According to international ratings agency, Fitch Solutions, Ghanaian banks are expected to benefit from the closure of the Domestic Debt Exchange Programme (DDEP), but rising bad loans could limit profitability.
Fitch solution in a press statement on 27 January 2026, says the end of the debt restructuring has helped restore capital buffers across the banking sector.
The international ratings agency’s latest outlook on Sub-Saharan Africa’s banking industry, expects a more accommodative monetary policy environment, with loan growth picking up across most markets in 2026.
However, the agency warns that Ghana’s high level of non-performing loans remains a key risk.
As of October 2025, bad loans stood at 9.5 per cent, a figure Fitch says will continue to weigh on banks’ earnings.
Across Sub-Saharan Africa, Fitch forecasts stronger loan growth by the end of the year, driven by pent-up demand, improved economic prospects and reduced government borrowing as fiscal consolidation gathers pace.

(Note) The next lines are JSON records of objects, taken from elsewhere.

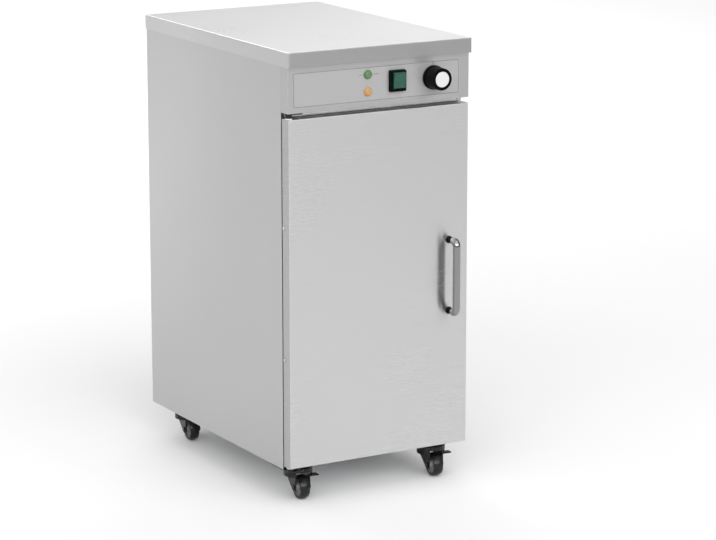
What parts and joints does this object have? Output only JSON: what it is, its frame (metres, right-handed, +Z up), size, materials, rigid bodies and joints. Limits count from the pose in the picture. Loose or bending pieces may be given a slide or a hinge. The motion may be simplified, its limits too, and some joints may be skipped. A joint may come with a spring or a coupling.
{
  "type": "plate warmer cabinet",
  "caption": "Upright stainless plate-warming cabinet with one insulated hinged door, a control strip above it and swivel casters beneath",
  "frame": {"origin": "on the floor, at the middle of the width and of the overall depth (handle to cable gland)", "axes": "+Z up, the door faces -Y, +X to the right when facing the door"},
  "size_m": [0.403, 0.6486, 0.885],
  "materials": {
    "stainless": "satin stainless sheet",
    "stainless_dull": "2B mill stainless sheet",
    "galvanised": "zinc-coated sheet",
    "overlay": "satin plate with a fine border",
    "wool": "mineral wool",
    "chromed_wire": "bright plated wire",
    "element_sheath": "heat-tinted element sheath",
    "control_body": "thermostat case",
    "copper": "copper bulb and capillary",
    "bright_steel": "zinc-plated steel",
    "black_plastic": "black moulding",
    "green_rocker": "translucent green",
    "green_lens": "dark green lens",
    "amber_lens": "amber lens",
    "steatite": "steatite",
    "black_nylon": "black nylon",
    "magnet": "ferrite block",
    "screw_steel": "bright screws",
    "caster_black": "black coated steel",
    "wheel_black": "black polyurethane",
    "black_coated": "black coated steel bracket",
    "silicone": "dark silicone seal",
    "white_nylon": "nylon bush",
    "grip_steel": "brushed stainless bent round bar",
    "cap_silver": "bright spun cap"
  },
  "bodies": {
    "cabinet": {"worktop": "stainless", "side_panel_left": "stainless", "side_panel_right": "stainless", "back_panel": "stainless_dull", "base_pan": "galvanised", "front_frame": "stainless_dull", "control_fascia": "stainless", "fascia_overlay": "overlay", "liner_left": "stainless_dull", "liner_right": "stainless_dull", "liner_back": "stainless_dull", "liner_top": "stainless_dull", "liner_floor": "stainless_dull", "insulation": "wool", "shelf_rack_left": "stainless_dull", "shelf_rack_right": "stainless_dull", "wire_shelf_upper": "chromed_wire", "wire_shelf_middle": "chromed_wire", "wire_shelf_lower": "chromed_wire", "heater_element": "element_sheath", "heater_saddles": "galvanised", "heater_guard": "stainless_dull", "thermostat_body": "control_body", "thermostat_bulb": "copper", "rocker_housing": "black_plastic", "lamp_green": "green_lens", "lamp_orange": "amber_lens", "terminal_block": "steatite", "cable_gland": "black_nylon", "hinge_bracket_upper": "black_coated", "hinge_bracket_lower": "black_coated", "catch_magnet": "magnet", "body_screws": "screw_steel", "caster_plates": "caster_black", "caster_bolts": "screw_steel"},
    "door": {"door_skin": "stainless", "door_inner_panel": "stainless_dull", "door_core": "wool", "door_gasket": "silicone", "hinge_bushes": "white_nylon", "door_side_screws": "screw_steel", "handle_posts": "black_plastic", "handle_grip": "grip_steel", "handle_screws": "screw_steel", "catch_strike": "bright_steel"},
    "dial": {"thermostat_knob": "black_plastic", "knob_cap": "cap_silver", "thermostat_shaft": "bright_steel"},
    "rocker": {"rocker_button": "green_rocker"},
    "swivel_fl": {"caster_fork_fl": "caster_black"},
    "wheel_fl": {"caster_wheel_fl": "wheel_black"},
    "brake_fl": {"caster_brake_fl": "caster_black"},
    "swivel_fr": {"caster_fork_fr": "caster_black"},
    "wheel_fr": {"caster_wheel_fr": "wheel_black"},
    "brake_fr": {"caster_brake_fr": "caster_black"},
    "swivel_rl": {"caster_fork_rl": "caster_black"},
    "wheel_rl": {"caster_wheel_rl": "wheel_black"},
    "swivel_rr": {"caster_fork_rr": "caster_black"},
    "wheel_rr": {"caster_wheel_rr": "wheel_black"}
  },
  "joints": [
    {"name": "door_swing", "type": "hinge", "parent": "cabinet", "child": "door", "pos_m": [-0.192, -0.27675, 0.416], "axis": [0, 0, -1], "range_deg": [0, 120]},
    {"name": "dial_turn", "type": "hinge", "parent": "cabinet", "child": "dial", "pos_m": [0.1182, -0.28975, 0.8135], "axis": [0, 1, 0], "range_deg": [0, 270]},
    {"name": "rocker_tip", "type": "hinge", "parent": "cabinet", "child": "rocker", "pos_m": [0.0375, -0.29275, 0.815], "axis": [1, 0, 0], "range_deg": [-14, 0]},
    {"name": "swivel_turn_fl", "type": "hinge", "parent": "cabinet", "child": "swivel_fl", "pos_m": [-0.152, -0.23325, 0.058], "axis": [0, 0, 1], "continuous": true},
    {"name": "wheel_roll_fl", "type": "hinge", "parent": "swivel_fl", "child": "wheel_fl", "pos_m": [-0.15367, -0.24916, 0.024], "axis": [0.9945, -0.1045, 0], "continuous": true},
    {"name": "swivel_turn_fr", "type": "hinge", "parent": "cabinet", "child": "swivel_fr", "pos_m": [0.152, -0.23325, 0.058], "axis": [0, 0, 1], "continuous": true},
    {"name": "wheel_roll_fr", "type": "hinge", "parent": "swivel_fr", "child": "wheel_fr", "pos_m": [0.15033, -0.24916, 0.024], "axis": [0.9945, -0.1045, 0], "continuous": true},
    {"name": "swivel_turn_rl", "type": "hinge", "parent": "cabinet", "child": "swivel_rl", "pos_m": [-0.152, 0.23925, 0.058], "axis": [0, 0, 1], "continuous": true},
    {"name": "wheel_roll_rl", "type": "hinge", "parent": "swivel_rl", "child": "wheel_rl", "pos_m": [-0.15367, 0.22334, 0.024], "axis": [0.9945, -0.1045, 0], "continuous": true},
    {"name": "swivel_turn_rr", "type": "hinge", "parent": "cabinet", "child": "swivel_rr", "pos_m": [0.152, 0.23925, 0.058], "axis": [0, 0, 1], "continuous": true},
    {"name": "wheel_roll_rr", "type": "hinge", "parent": "swivel_rr", "child": "wheel_rr", "pos_m": [0.15033, 0.22334, 0.024], "axis": [0.9945, -0.1045, 0], "continuous": true},
    {"name": "brake_press_fl", "type": "hinge", "parent": "swivel_fl", "child": "brake_fl", "pos_m": [-0.15106, -0.2243, 0.047], "axis": [0.9945, -0.1045, 0], "range_deg": [0, 5.5]},
    {"name": "brake_press_fr", "type": "hinge", "parent": "swivel_fr", "child": "brake_fr", "pos_m": [0.15294, -0.2243, 0.047], "axis": [0.9945, -0.1045, 0], "range_deg": [0, 5.5]}
  ]
}
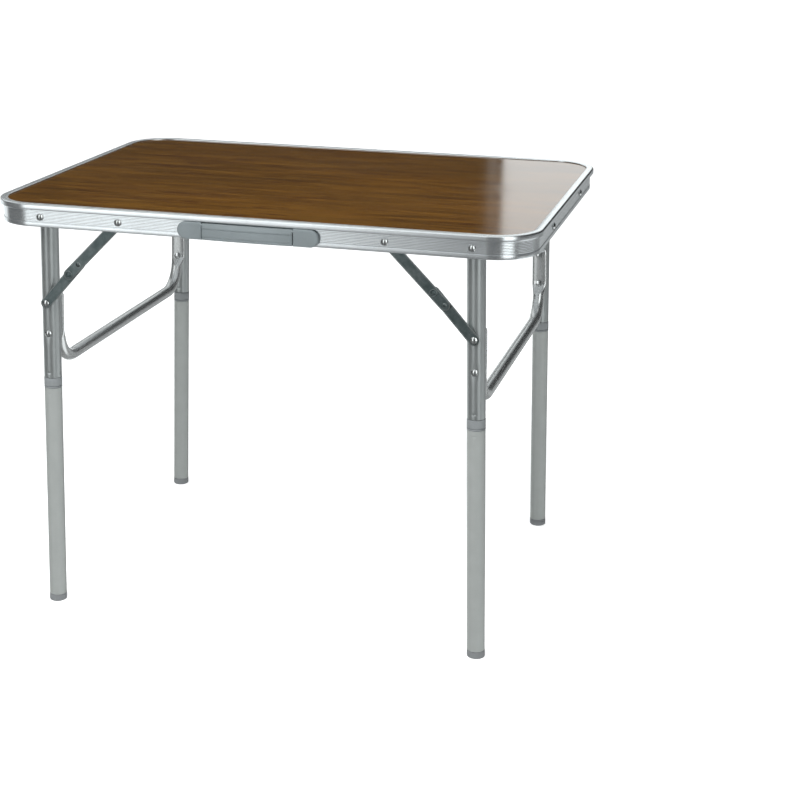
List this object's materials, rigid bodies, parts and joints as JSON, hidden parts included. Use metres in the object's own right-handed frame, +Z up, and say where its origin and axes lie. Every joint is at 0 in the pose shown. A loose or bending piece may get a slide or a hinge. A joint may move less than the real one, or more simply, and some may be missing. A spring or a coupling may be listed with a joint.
{
  "type": "folding table",
  "caption": "Rectangular camping table with a wood-look board in an aluminium edge frame, fold-in tubular legs with pull-off extensions, locking braces and a carry grip.",
  "frame": {"origin": "on the ground under the middle of the whole box", "axes": "+X along the long side, +Y away from the side that has the carry grip, +Z up"},
  "size_m": [0.75, 0.555, 0.592],
  "materials": {
    "board": "glossy printed wood grain",
    "edge_aluminium": "satin ribbed",
    "satin_tube": "satin anodised",
    "bright_tube": "polished",
    "plated_steel": "zinc plated",
    "rivet_steel": "bright",
    "clip_steel": "spring steel",
    "rail_steel": "satin grey paint",
    "grip_plastic": "moulded grey",
    "fitting_plastic": "moulded grey"
  },
  "bodies": {
    "table_top": {"top_board": "board", "center_rail": "rail_steel", "edge_frame_left": "edge_aluminium", "edge_frame_right": "edge_aluminium", "frame_splice_front": "clip_steel", "frame_splice_rear": "clip_steel", "grip_base": "grip_plastic", "tube_clip_left_front": "clip_steel", "tube_clip_left_rear": "clip_steel", "tube_clip_right_front": "clip_steel", "tube_clip_right_rear": "clip_steel", "leg_pivot_left_front": "rivet_steel", "leg_pivot_left_rear": "rivet_steel", "leg_pivot_right_front": "rivet_steel", "leg_pivot_right_rear": "rivet_steel", "brace_pivot_left_front": "rivet_steel", "brace_pivot_left_rear": "rivet_steel", "brace_pivot_right_front": "rivet_steel", "brace_pivot_right_rear": "rivet_steel"},
    "carry_grip": {"carry_grip": "grip_plastic"},
    "leg_frame_left": {"cross_brace_left": "bright_tube", "leg_tube_left_front": "satin_tube", "leg_socket_left_front": "fitting_plastic", "brace_foot_rivet_left_front": "rivet_steel", "cross_brace_rivet_left_front": "rivet_steel", "leg_tube_left_rear": "satin_tube", "leg_socket_left_rear": "fitting_plastic", "brace_foot_rivet_left_rear": "rivet_steel", "cross_brace_rivet_left_rear": "rivet_steel"},
    "leg_frame_right": {"cross_brace_right": "bright_tube", "leg_tube_right_front": "satin_tube", "leg_socket_right_front": "fitting_plastic", "brace_foot_rivet_right_front": "rivet_steel", "cross_brace_rivet_right_front": "rivet_steel", "leg_tube_right_rear": "satin_tube", "leg_socket_right_rear": "fitting_plastic", "brace_foot_rivet_right_rear": "rivet_steel", "cross_brace_rivet_right_rear": "rivet_steel"},
    "extension_left_front": {"extension_tube_left_front": "satin_tube", "extension_spigot_left_front": "fitting_plastic", "foot_cap_left_front": "fitting_plastic"},
    "extension_left_rear": {"extension_tube_left_rear": "satin_tube", "extension_spigot_left_rear": "fitting_plastic", "foot_cap_left_rear": "fitting_plastic"},
    "extension_right_front": {"extension_tube_right_front": "satin_tube", "extension_spigot_right_front": "fitting_plastic", "foot_cap_right_front": "fitting_plastic"},
    "extension_right_rear": {"extension_tube_right_rear": "satin_tube", "extension_spigot_right_rear": "fitting_plastic", "foot_cap_right_rear": "fitting_plastic"},
    "levelling_foot": {"levelling_foot_right_rear": "fitting_plastic"},
    "upper_link_left_front": {"brace_upper_left_front": "plated_steel"},
    "lower_link_left_front": {"brace_lower_left_front": "plated_steel"},
    "upper_link_left_rear": {"brace_upper_left_rear": "plated_steel"},
    "lower_link_left_rear": {"brace_lower_left_rear": "plated_steel"},
    "upper_link_right_front": {"brace_upper_right_front": "plated_steel"},
    "lower_link_right_front": {"brace_lower_right_front": "plated_steel"},
    "upper_link_right_rear": {"brace_upper_right_rear": "plated_steel"},
    "lower_link_right_rear": {"brace_lower_right_rear": "plated_steel"}
  },
  "joints": [
    {"name": "left_leg_fold", "type": "hinge", "parent": "table_top", "child": "leg_frame_left", "pos_m": [-0.2945, 0.0025, 0.5742], "axis": [0, 1, 0], "range_deg": [-91.7, 0]},
    {"name": "right_leg_fold", "type": "hinge", "parent": "table_top", "child": "leg_frame_right", "pos_m": [0.2945, 0.0025, 0.5742], "axis": [0, 1, 0], "range_deg": [0, 91.7]},
    {"name": "upper_link_turn_left_front", "type": "hinge", "parent": "table_top", "child": "upper_link_left_front", "pos_m": [-0.182, -0.2606, 0.5742], "axis": [0, 1, 0], "range_deg": [-135, 0]},
    {"name": "lower_link_turn_left_front", "type": "hinge", "parent": "leg_frame_left", "child": "lower_link_left_front", "pos_m": [-0.29813, -0.256, 0.45175], "axis": [0, 1, 0], "range_deg": [0, 140]},
    {"name": "upper_link_turn_left_rear", "type": "hinge", "parent": "table_top", "child": "upper_link_left_rear", "pos_m": [-0.182, 0.2656, 0.5742], "axis": [0, 1, 0], "range_deg": [-135, 0]},
    {"name": "lower_link_turn_left_rear", "type": "hinge", "parent": "leg_frame_left", "child": "lower_link_left_rear", "pos_m": [-0.29813, 0.261, 0.45175], "axis": [0, 1, 0], "range_deg": [0, 140]},
    {"name": "upper_link_turn_right_front", "type": "hinge", "parent": "table_top", "child": "upper_link_right_front", "pos_m": [0.182, -0.2606, 0.5742], "axis": [0, 1, 0], "range_deg": [0, 135]},
    {"name": "lower_link_turn_right_front", "type": "hinge", "parent": "leg_frame_right", "child": "lower_link_right_front", "pos_m": [0.29813, -0.256, 0.45175], "axis": [0, 1, 0], "range_deg": [-140, 0]},
    {"name": "upper_link_turn_right_rear", "type": "hinge", "parent": "table_top", "child": "upper_link_right_rear", "pos_m": [0.182, 0.2656, 0.5742], "axis": [0, 1, 0], "range_deg": [0, 135]},
    {"name": "lower_link_turn_right_rear", "type": "hinge", "parent": "leg_frame_right", "child": "lower_link_right_rear", "pos_m": [0.29813, 0.261, 0.45175], "axis": [0, 1, 0], "range_deg": [-140, 0]},
    {"name": "extension_pull_left_front", "type": "slide", "parent": "leg_frame_left", "child": "extension_left_front", "axis": [-0.0297, 0, -0.9996], "range_m": [0, 0.04]},
    {"name": "extension_pull_left_rear", "type": "slide", "parent": "leg_frame_left", "child": "extension_left_rear", "axis": [-0.0297, 0, -0.9996], "range_m": [0, 0.04]},
    {"name": "extension_pull_right_front", "type": "slide", "parent": "leg_frame_right", "child": "extension_right_front", "axis": [-0.0297, 0, 0.9996], "range_m": [-0.04, 0]},
    {"name": "extension_pull_right_rear", "type": "slide", "parent": "leg_frame_right", "child": "extension_right_rear", "axis": [-0.0297, 0, 0.9996], "range_m": [-0.04, 0]},
    {"name": "levelling_foot_screw", "type": "slide", "parent": "extension_right_rear", "child": "levelling_foot", "axis": [-0.0297, 0, 0.9996], "range_m": [-0.01, 0]},
    {"name": "carry_grip_swing", "type": "hinge", "parent": "table_top", "child": "carry_grip", "pos_m": [0, -0.2727, 0.5805], "axis": [-1, 0, 0], "range_deg": [0, 90]}
  ],
  "couplings": [
    {"joint": "upper_link_turn_left_front", "follows": "left_leg_fold", "ratio": 1.4714},
    {"joint": "lower_link_turn_left_front", "follows": "left_leg_fold", "ratio": -1.5249},
    {"joint": "upper_link_turn_left_rear", "follows": "left_leg_fold", "ratio": 1.4714},
    {"joint": "lower_link_turn_left_rear", "follows": "left_leg_fold", "ratio": -1.5249},
    {"joint": "upper_link_turn_right_front", "follows": "right_leg_fold", "ratio": 1.4714},
    {"joint": "lower_link_turn_right_front", "follows": "right_leg_fold", "ratio": -1.5249},
    {"joint": "upper_link_turn_right_rear", "follows": "right_leg_fold", "ratio": 1.4714},
    {"joint": "lower_link_turn_right_rear", "follows": "right_leg_fold", "ratio": -1.5249}
  ]
}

Fitch says banks will now face pressure to redirect capital towards private-sector lending in order to sustain returns.
Meanwhile, in recent years, banks in the region have increased their exposure to government securities, drawn by high yields. some markets, these holdings now account for between 20 and 35 per cent of bank assets, compared to 10 to 15 per cent before the pandemic.